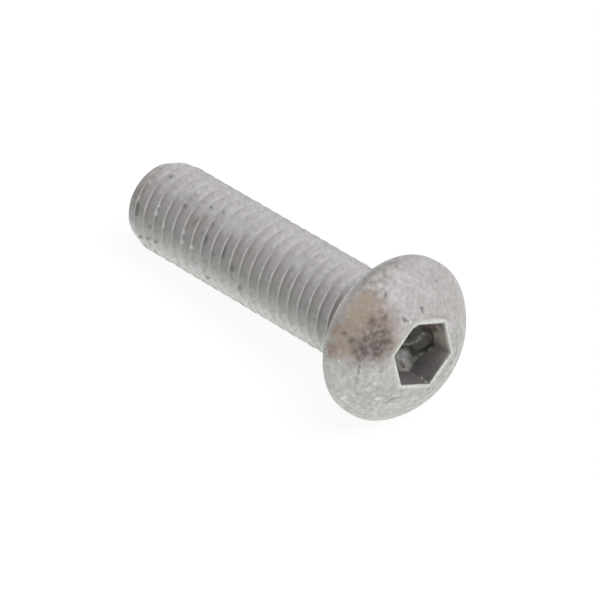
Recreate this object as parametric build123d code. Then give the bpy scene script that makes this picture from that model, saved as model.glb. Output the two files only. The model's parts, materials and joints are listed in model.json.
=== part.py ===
from build123d import *
import os
from math import atan2, ceil, cos, degrees, hypot, pi, radians, tan

# A button-head socket screw with a rolled right-hand thread, M8 x 1.25 x 30, in millimetres.
# It is one piece of steel: domed head, hex socket, flared plain neck and threaded shank.
# It is drawn upright on its own axis, with the bearing face of the head at z = 0 and the tip
# below, and is then laid down as it comes to rest on a table. In the upright drawing the +X
# side is the side that it will lie on.

# Thread
major_diameter = 7.84
pitch = 1.25
thread_depth_per_pitch = 0.6134
first_crest_from_tip = 1.72

# Shank
shank_length = 29.6
tip_diameter = 6.95
tip_taper_length = 1.55
neck_length = 1.5
run_out_length = 1.2
neck_flare = 0.4

# Head
head_diameter = 13.9
head_height = 4.1
rim_height = 0.95
rim_edge_chamfer = 0.2
crown_diameter = 6.96

# Hex socket
socket_across_flats = 5.05
socket_depth = 2.6
socket_bottom_angle = 130
socket_mouth_chamfer = 0.2
socket_turn = 9.2

# How far one solid reaches into another where the two are joined, and how far a cutting
# shape stands clear of what it cuts
overlap = 0.05
clear = 1.0

# How far the seams of the turned faces and of the thread stand from the +X side, in degrees
turned_seam = 60
thread_seam = 180

# Sizes that follow from those above
major_radius = major_diameter / 2
thread_depth = thread_depth_per_pitch * pitch
root_radius = major_radius - thread_depth
neck_radius = major_radius - thread_depth / 2
tip_radius = tip_diameter / 2
head_radius = head_diameter / 2
crown_radius = crown_diameter / 2


def turned(*outline):
    """The solid turned about the screw's axis from an outline of (radius, height) corners and edges.

    Its seam is turned clear of the +X side, on which the screw lies.
    """
    with BuildSketch(Plane.XZ) as section:
        with BuildLine():
            for edge in outline:
                add(edge)
        make_face()
    return revolve(section.sketch, Axis.Z).rotate(Axis.Z, turned_seam)


def helix(radius, height):
    """One right-hand turn of the thread that starts at this height."""
    return Edge.make_helix(pitch, pitch, radius, center=(0, 0, height))


def threaded_bar():
    """A bar with a thread all the way, longer than the shank at both ends.

    Its skin is two ruled ribbons a turn, root to crest and crest to root. Each end is closed by a
    ramp from the root line to the axis and by a flat step where the turns start, which is lower than
    the same crest on the +X side by its share of a turn.
    """
    seam_drop = pitch * thread_seam / 360
    turns_below_tip = ceil((first_crest_from_tip + pitch / 2) / pitch)
    start = -shank_length + first_crest_from_tip - pitch / 2 - turns_below_tip * pitch - seam_drop
    turns = ceil((-neck_length - start) / pitch)
    skin = []
    for turn in range(turns):
        foot = start + turn * pitch
        root, crest, next_root = (
            helix(root_radius, foot),
            helix(major_radius, foot + pitch / 2),
            helix(root_radius, foot + pitch),
        )
        skin.append(Face.make_surface_from_curves(root, crest))
        skin.append(Face.make_surface_from_curves(crest, next_root))
    for foot in (start, start + turns * pitch):
        on_axis = Edge.make_line((0, 0, foot), (0, 0, foot + pitch))
        skin.append(Face.make_surface_from_curves(helix(root_radius, foot), on_axis))
        step = [
            (0, 0, foot),
            (root_radius, 0, foot),
            (major_radius, 0, foot + pitch / 2),
            (root_radius, 0, foot + pitch),
            (0, 0, foot + pitch),
        ]
        skin.append(Face(Wire.make_polygon(step, close=True)))
    shell = Face.sew_faces(skin)[0]
    return Solid(Shell(shell)).rotate(Axis.Z, -thread_seam)


def shank_envelope():
    """The room the thread may fill: a tapered tip, and a taper where the crests run out by the neck."""
    clear_radius = major_radius + clear
    tip_slope = tip_taper_length / (major_radius - tip_radius)
    run_out_slope = run_out_length / (major_radius - neck_radius)
    inner_radius = neck_radius - overlap
    neck_foot = -neck_length
    return turned(
        Polyline(
            (0, -shank_length),
            (tip_radius, -shank_length),
            (clear_radius, -shank_length + (clear_radius - tip_radius) * tip_slope),
            (clear_radius, neck_foot - (clear_radius - neck_radius) * run_out_slope),
            (inner_radius, neck_foot + overlap * run_out_slope),
            (0, neck_foot + overlap * run_out_slope),
            (0, -shank_length),
        )
    )


def dome():
    """The arc from the rim to the crown, round a centre on the screw's axis, so that it turns into a sphere."""
    rise = head_height - rim_height
    centre_height = (crown_radius**2 - head_radius**2 + head_height**2 - rim_height**2) / (2 * rise)
    radius = hypot(head_radius, rim_height - centre_height)
    return RadiusArc((head_radius, rim_height), (crown_radius, head_height), -radius)


def head_and_neck():
    """The domed head without its socket, on a plain neck that flares into the bearing face and whose
    foot fades into the thread's root.
    """
    inner_radius = root_radius - overlap
    plain_lead = run_out_length / 4
    fade_top = -neck_length - plain_lead
    fade_foot = fade_top - run_out_length
    neck = Polyline(
        (0, fade_foot),
        (inner_radius, fade_foot),
        (neck_radius, fade_top),
        (neck_radius, -neck_flare),
        (neck_radius + neck_flare, 0),
    )
    rim = Polyline(
        neck @ 1,
        (head_radius - rim_edge_chamfer, 0),
        (head_radius, rim_edge_chamfer),
        (head_radius, rim_height),
    )
    crown = Polyline((crown_radius, head_height), (0, head_height), (0, fade_foot))
    return turned(neck, rim, dome(), crown)


def socket():
    """What the punch takes out: a hexagon with a pointed bottom and a chamfered mouth."""
    point_slope = 1 / tan(radians(socket_bottom_angle / 2))
    flat_radius = socket_across_flats / 2
    corner_radius = flat_radius / cos(pi / 6)
    bottom = head_height - socket_depth - flat_radius * point_slope
    hexagon = RegularPolygon(flat_radius, 6, major_radius=False, rotation=socket_turn)
    flats = Pos(0, 0, bottom - clear) * extrude(hexagon, head_height - bottom + clear)
    wide_radius = corner_radius + clear
    pointed = turned(
        Polyline(
            (0, bottom),
            (wide_radius, bottom + wide_radius * point_slope),
            (wide_radius, head_height + clear),
            (0, head_height + clear),
            (0, bottom),
        )
    )
    mouth_foot = Pos(0, 0, head_height - socket_mouth_chamfer) * hexagon
    mouth_top = Pos(0, 0, head_height) * RegularPolygon(
        flat_radius + socket_mouth_chamfer, 6, major_radius=False, rotation=socket_turn
    )
    return (flats & pointed) + loft([mouth_foot.face(), mouth_top.face()])


def lay_angle():
    """How steeply the screw lies, in degrees, on the foot of its rim and on its first full crest."""
    tapered = max(0, ceil((tip_taper_length - first_crest_from_tip) / pitch))
    crest_height = -shank_length + first_crest_from_tip + tapered * pitch
    return degrees(atan2(head_radius - major_radius, rim_edge_chamfer - crest_height))


shank = threaded_bar() & shank_envelope()
screw = shank + head_and_neck() - socket()
laid = screw.rotate(Axis.Y, 90 - lay_angle())
box = laid.bounding_box()
laid = Pos(-box.center().X, -box.center().Y, -box.min.Z) * laid

os.makedirs("parts", exist_ok=True)
export_step(laid, "parts/button_head_screw.step")
print("lies at", round(lay_angle(), 3), "degrees; box", box.size)
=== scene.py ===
# %% [markdown]
# # A used button-head screw
# This lesson dresses one small steel screw: a domed head with a hexagon socket, and a shank with a thread
# all the way. The screw has been screwed in and out, so its dull coating is mottled, its thread crests are
# rubbed bright on one side, where a painted highlight lies on them too, and one side of the head is stained
# brown.
# The solid model of the screw is loaded first and stays where it is. It is one piece, so the scene has
# one mesh, which takes the solid's place with the same sizes and finer form.

# %% Load the solid model as the fixed frame
import json
import math
import random

import bmesh
import bpy
import numpy as np
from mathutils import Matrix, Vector, noise
from mathutils.bvhtree import BVHTree


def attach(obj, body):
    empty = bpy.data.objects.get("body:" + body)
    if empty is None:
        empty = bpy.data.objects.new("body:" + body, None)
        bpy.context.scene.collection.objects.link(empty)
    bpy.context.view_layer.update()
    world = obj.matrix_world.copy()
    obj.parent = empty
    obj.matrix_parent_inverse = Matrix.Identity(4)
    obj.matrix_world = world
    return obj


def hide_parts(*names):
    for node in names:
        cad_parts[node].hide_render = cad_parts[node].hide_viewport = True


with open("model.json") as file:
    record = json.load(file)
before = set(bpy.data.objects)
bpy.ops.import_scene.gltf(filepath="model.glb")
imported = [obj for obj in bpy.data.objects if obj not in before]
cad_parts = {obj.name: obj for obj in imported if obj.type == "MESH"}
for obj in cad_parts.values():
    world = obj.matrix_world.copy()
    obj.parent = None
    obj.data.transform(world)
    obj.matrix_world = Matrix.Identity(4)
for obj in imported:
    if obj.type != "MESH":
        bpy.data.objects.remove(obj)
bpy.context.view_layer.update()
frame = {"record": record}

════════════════

▸ **TASK BRIEF**
Beginning at the top of the data, please return every line until and including the line containing "# side is the side that it will lie on.", copied exactly, and nothing past it.

▸ **COMPLETED TASK**
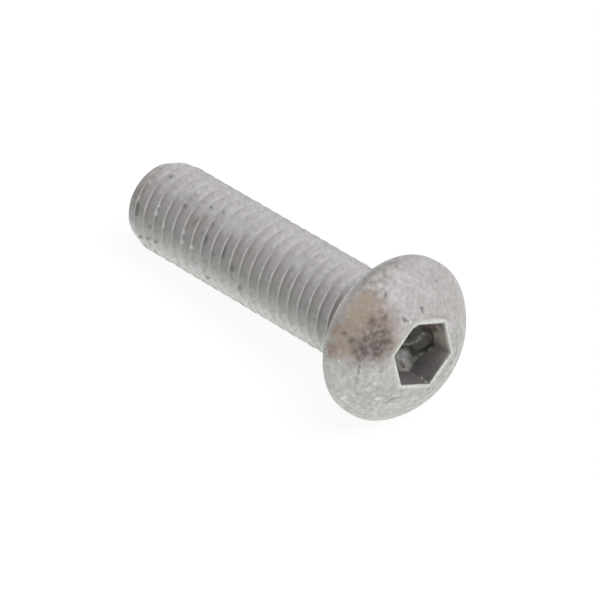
Recreate this object as parametric build123d code. Then give the bpy scene script that makes this picture from that model, saved as model.glb. Output the two files only. The model's parts, materials and joints are listed in model.json.
=== part.py ===
from build123d import *
import os
from math import atan2, ceil, cos, degrees, hypot, pi, radians, tan

# A button-head socket screw with a rolled right-hand thread, M8 x 1.25 x 30, in millimetres.
# It is one piece of steel: domed head, hex socket, flared plain neck and threaded shank.
# It is drawn upright on its own axis, with the bearing face of the head at z = 0 and the tip
# below, and is then laid down as it comes to rest on a table. In the upright drawing the +X
# side is the side that it will lie on.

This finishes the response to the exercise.